Zoom sind nicht nur für ihre Aufnahmegeräte bekannt, sondern auch für Multieffektgeräte für Gitarre und Bass, wobei einige dieser Algorithmen ihren Weg in das H8 gefunden haben. Insgesamt drei Effekte lassen sich entweder auf einen Kanal routen oder aber als Effektbus einrichten, auf welchen die Kanäle gesendet werden können. Die Auswahl an Effekten ist recht groß und reicht von Reverb über Modulation bis hin zu Verstärkersimulationen.
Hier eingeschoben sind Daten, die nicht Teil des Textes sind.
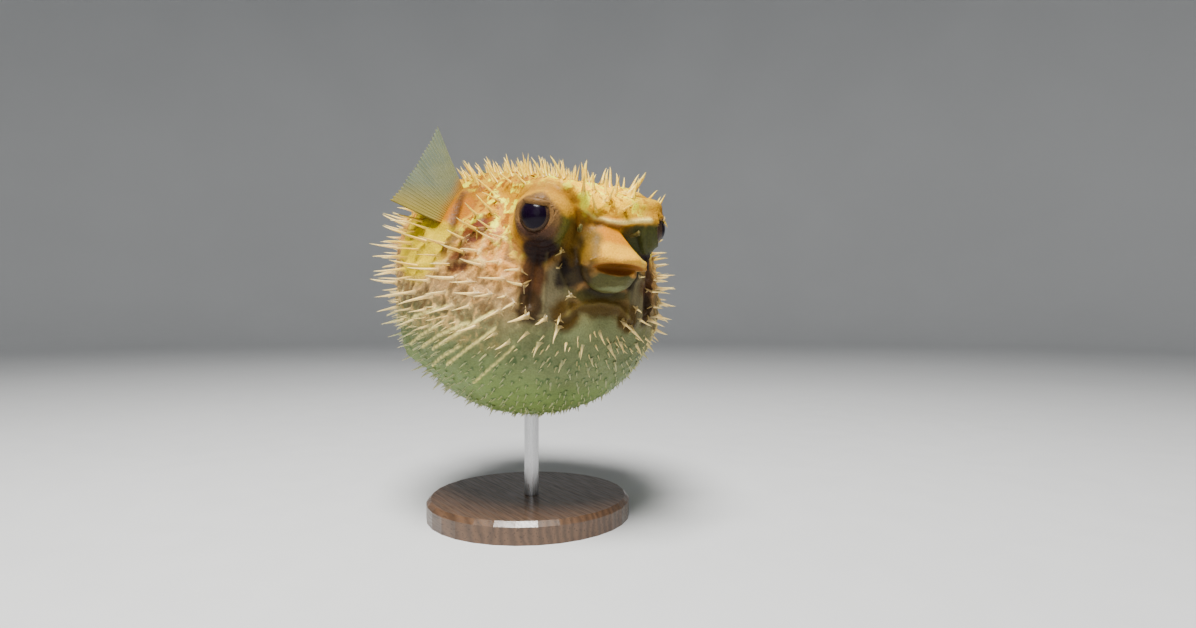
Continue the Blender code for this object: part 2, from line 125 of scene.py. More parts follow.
# Spines, in ball radii and degrees: how far apart the large ones stand, the shortest and longest,
# and how far they lean away from the mouth on the back and on the flanks.
SPINE_SPACING = 0.190
SPINE_SHORT = 0.170
SPINE_LONG = 0.285
RAKE_TOP = 24.0
RAKE_FLANK = 44.0
MOUTH = (1.30, 0.0, 0.45)

# How far a spine's root keeps off each of these, and its tip off a fin. The rod stands at ROD_X,
# and the tail's stem is bare behind STEM.
CLEAR = {"eye": 0.285, "gill": 0.23, "cut": 0.05, "fin": 0.085, "rod": 0.13, "tip": 0.06}
ROD_X = 0.05
STEM = -1.32

# The skin's mean distance from the fish's middle, by which the rows of spines are counted.
MEAN_RADIUS = 1.22

# Roots farther apart than this have no rib of skin drawn between them.
RIB_REACH = 0.26

# How far a spine stands off the skin, how far its root plate's legs reach, how strongly it bends,
# and the width of its patch on the OFBake map.
ROOT_LIFT = 0.006
PLATE_REACH = 0.075
BEND_SCALE = 8
PATCH = 0.0030

# Relief of the skin: half the width of a pucker, a rib's height and half its width, then waves by
# height, fineness and seed, all over and on the back. Last a swelling low on the right side.
PUCKER_WIDTH = 0.045
RIB_HEIGHT = 0.011
RIB_WIDTH = 0.014
WAVES = ((0.010, 3.1, 0.0), (0.004, 11.0, 5.0))
BACK_WAVES = ((0.015, 8.0, 3.0), (0.007, 19.0, 8.0))
LOBE = (-0.12, -0.93, -0.50)
LOBE_HEIGHT = 0.060
LOBE_WIDTH = 0.13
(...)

Qualitativ gibt es hier nichts zu meckern, die Effekte sind allesamt praxistauglich, sicherlich nicht High-End, aber eine gute Option, um mal eben einen Eindruck vom fertigen Ergebnis zu bekommen oder einfach, um unterwegs mit Kopfhörern sein Instrument zu üben. Overdubbing ist jederzeit möglich. Der interne Monolautsprecher bereitet wahrlich kein Hörvergnügen, reicht aber zur Kontrolle der Aufnahmen aus.
PRAXIS
Getestet habe ich das Gerät mit einer lauten Rockband, im Heimstudio und mit Gesprächspartnern unterwegs. Dabei hat sich schnell herauskristallisiert, dass Zoom hier vieles richtig gemacht hat. Trotz der lauten Gitarren-Stacks und des Schlagzeugs sind die Aufnahmen klar, frei von jeglicher Übersteuerung und vermitteln einen akkuraten räumlichen Eindruck mit viel Dynamik. Man hat zu keinem Zeitpunkt das Gefühl, dass das Gerät „kämpfen“ müsste, um der Situation gerecht zu werden. Das per Kabeleingang mitgeschnittene Bass-Signal ist sauber, druckvoll und lässt nichts vermissen.
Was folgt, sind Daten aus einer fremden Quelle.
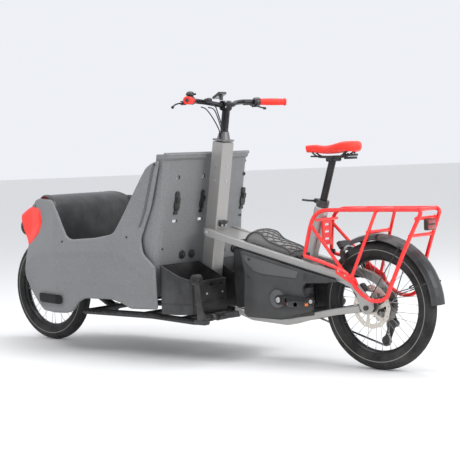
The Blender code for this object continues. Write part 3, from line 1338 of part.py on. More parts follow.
def main():
    finishes = {
        "box_grey": material("speckled grey plastic", (0.42, 0.43, 0.44), 0.55),
        "dark_grey": material("dark grey plastic", (0.10, 0.10, 0.11), 0.45),
        "black": material("satin black", (0.02, 0.02, 0.022), 0.4),
        "rubber": material("tyre rubber", (0.025, 0.025, 0.025), 0.75),
        "silver": material("warm silver paint", (0.42, 0.40, 0.38), 0.35, 0.4),
        "cast": material("cast alloy", (0.30, 0.30, 0.30), 0.5, 0.6),
        "steel": material("brushed steel", (0.62, 0.58, 0.53), 0.3, 1.0),
        "dark_steel": material("dark steel", (0.15, 0.15, 0.15), 0.35, 0.9),
        "red_paint": material("bright red paint", (0.85, 0.035, 0.020), 0.3),
        "red_rubber": material("red orange rubber", (0.90, 0.09, 0.05), 0.5),
    }
    make_wheels(finishes)
    make_fork(finishes)
    make_cargo_frame(finishes)
    make_column(finishes)
    make_rails(finishes)
    make_seat_tube(finishes)
    make_side_panels(finishes)
    make_back_wall(finishes)
    make_box_floor(finishes)
    make_front_wall(finishes)
    make_nose(finishes)
    make_bench(finishes)
    make_bins(finishes)
    make_stand(finishes)
    make_motor_covers(finishes)
    make_motor(finishes)
    make_cranks(finishes)
    make_chain(finishes)
    make_pouch(finishes)
    make_rack(finishes)
    make_mudguard(finishes)
    make_rear_fittings(finishes)
    make_handlebar(finishes)
    for guide in GUIDES.objects:
        guide.hide_render = True
        guide.display_type = "WIRE"


main()
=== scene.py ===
"""Finished looks of the front-box cargo bicycle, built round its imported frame.

Every size is in metres in the frame's own axes: X runs rearward, Y to the rider's right and Z up.
"""

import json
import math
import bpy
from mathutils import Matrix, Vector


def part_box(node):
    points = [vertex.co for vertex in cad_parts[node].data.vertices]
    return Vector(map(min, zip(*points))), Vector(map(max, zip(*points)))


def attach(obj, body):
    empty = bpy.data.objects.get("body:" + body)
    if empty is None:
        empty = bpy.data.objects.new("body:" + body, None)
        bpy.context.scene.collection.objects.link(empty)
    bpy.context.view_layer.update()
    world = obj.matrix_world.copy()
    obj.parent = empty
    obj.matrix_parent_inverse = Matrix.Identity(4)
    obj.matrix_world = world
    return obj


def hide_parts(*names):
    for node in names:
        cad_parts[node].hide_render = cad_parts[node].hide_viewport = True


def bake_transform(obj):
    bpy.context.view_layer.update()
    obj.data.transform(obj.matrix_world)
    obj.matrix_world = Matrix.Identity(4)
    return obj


bl_info = {
    "name": "Cargo bicycle finish",
    "version": (1, 0, 0),
    "blender": (4, 5, 0),
    "location": "View3D > Sidebar > Cargo bicycle",
    "description": "Builds the fine meshes, soft pieces and materials of a front-box cargo bicycle",
    "category": "Object",
}

import bmesh
import bpy
from mathutils import Matrix, Vector

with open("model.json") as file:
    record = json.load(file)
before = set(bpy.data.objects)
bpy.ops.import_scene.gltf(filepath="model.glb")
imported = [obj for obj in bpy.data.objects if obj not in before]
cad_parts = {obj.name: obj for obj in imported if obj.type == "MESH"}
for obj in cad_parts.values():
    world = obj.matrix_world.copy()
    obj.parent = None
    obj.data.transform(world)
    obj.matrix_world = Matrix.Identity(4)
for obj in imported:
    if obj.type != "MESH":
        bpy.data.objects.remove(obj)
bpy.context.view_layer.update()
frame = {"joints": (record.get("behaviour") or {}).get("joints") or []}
JOINTS = {joint["name"]: joint for joint in frame["joints"]}
FRONT_AXLE = Vector(JOINTS["front_wheel_spin"]["pos_m"])
REAR_AXLE = Vector(JOINTS["rear_wheel_spin"]["pos_m"])
CRANK = Vector(JOINTS["crank_spin"]["pos_m"])
BAR_TURN = JOINTS["bar_turn"]
COLUMN_UP = Vector(BAR_TURN["axis"]).normalized()
COLUMN_HEAD = Vector(BAR_TURN["pos_m"])
SHIFT = (FRONT_AXLE.x + REAR_AXLE.x) / 2
WHEEL_RADIUS = FRONT_AXLE.z
SIDES = ((-1, "left"), (1, "right"))
X, Y, Z = Vector((1, 0, 0)), Vector((0, 1, 0)), Vector((0, 0, 1))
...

Auch beim Test im Heimstudio setzt sich der positive Eindruck fort. Hier bietet sich auch die Stromversorgung per USB-Kabel an, um die Batterien zu schonen. Das Eigenrauschen der Vorverstärker wird erst bei hohen Einstellungen auffällig und erst in extremen Situationen zum Problem. Deutlich schneller problematisch werden hingegen die Griffgeräusche, denn jede Berührung wird an die Mikrofonkapsel weitergegeben, was die Freude im Einsatz unterwegs etwas trübt, sofern man kein externes Mikrofon anschließt. Möchte man seine Aufnahmen auf den Rechner übertragen, wählt man im Hauptmenü einfach die App für den Datentransfer aus, schließt das H8 per USB-Kabel an und erhält sofort Zugriff auf den Massenspeicher.
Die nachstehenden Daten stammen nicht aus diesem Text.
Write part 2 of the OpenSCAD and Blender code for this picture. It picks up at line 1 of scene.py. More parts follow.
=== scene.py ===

In gleicher Manier wird die Funktionalität als Audiointerface aktiviert. Ein Druck auf den Home-Button, um die aktuelle App zu verlassen, das Interface mit passender Abtastrate ausgewählt und schon erkennt der Computer das Gerät als Soundkarte. Probleme mit Treibern oder dergleichen hatte ich zu keinem Zeitpunkt. Einzig die Zoom Guitar Lab Software zum Bearbeiten und Sortieren der internen Effekte hat zum Testzeitpunkt noch nicht mit dem H8 funktioniert, das dürfte jedoch bald mit einem Update nachgereicht werden. Da die Latenzen im USB-Modus relativ hoch sind, würde ich es nicht als Hauptinterface nutzen wollen. Haben ist aber besser als brauchen, und um mal eben Spuren direkt in den Rechner aufnehmen oder das interne Mikro für Internettelefonie nutzen zu können, reicht es allemal.
RESÜMEE
Der Funktionsumfang des H8 ist für ein Gerät dieser Klasse riesig und dennoch bleibt die Bedienung intuitiv und die Qualität der Aufnahmen ist hoch. Egal ob Bandprobe, Konferenz, Podcast, Schulklasse oder Solokünstler, das Gerät wird nicht der limitierende Faktor bei einer Produktion sein. Dank interner Effekte und USB-Audiointerface macht es auch im Homerecording eine gute Figur. Dass der Touchscreen nicht so flink reagiert wie an einem modernen Smartphone, kann verziehen werden. Für gut 400 Euro erhält man hier ein durchdachtes Gesamtpaket mit beeindruckendem Preis-/ Leistungsverhältnis.